3.anchor_target_layer.py

from __future__ import absolute_import
# --------------------------------------------------------
# Faster R-CNN
# Copyright (c) 2015 Microsoft
# Licensed under The MIT License [see LICENSE for details]
# Written by Ross Girshick and Sean Bell
# --------------------------------------------------------
# --------------------------------------------------------
# Reorganized and modified by Jianwei Yang and Jiasen Lu
# --------------------------------------------------------

import torch
import torch.nn as nn
import numpy as np
import numpy.random as npr

from model.utils.config import cfg
from .generate_anchors import generate_anchors
from .bbox_transform import clip_boxes, bbox_overlaps_batch, bbox_transform_batch

import pdb

DEBUG = False

try:
    long        # Python 2
except NameError:
    long = int  # Python 3

# 这个类主要对RPN的输出进行加工，对anchors打上标签，并且与ground_truth进行对比，计算他们之间的偏差
class _AnchorTargetLayer(nn.Module):
    """
        Assign anchors to ground-truth targets.
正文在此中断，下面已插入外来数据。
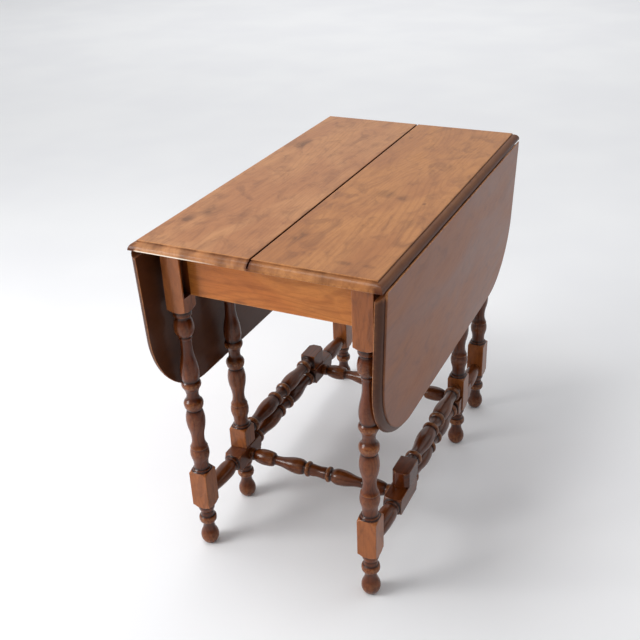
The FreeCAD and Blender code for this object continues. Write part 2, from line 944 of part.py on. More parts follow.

Produces anchor classification
        labels and bounding-box regression targets.
    """
    def __init__(self, feat_stride, scales, ratios):
        super(_AnchorTargetLayer, self).__init__()
        # 首先进行初始化，feat_stride是与原图之间的比例，scale和ratio就是anchors的纵横比和大小
        self._feat_stride = feat_stride
        self._scales = scales
        anchor_scales = scales
        # 使用generate_anchors来生成anchors
        self._anchors = torch.from_numpy(generate_anchors(scales=np.array(anchor_scales), ratios=np.array(ratios))).float()
        # 得到anchors的数量，按照论文里这里是9
        self._num_anchors = self._anchors.size(0)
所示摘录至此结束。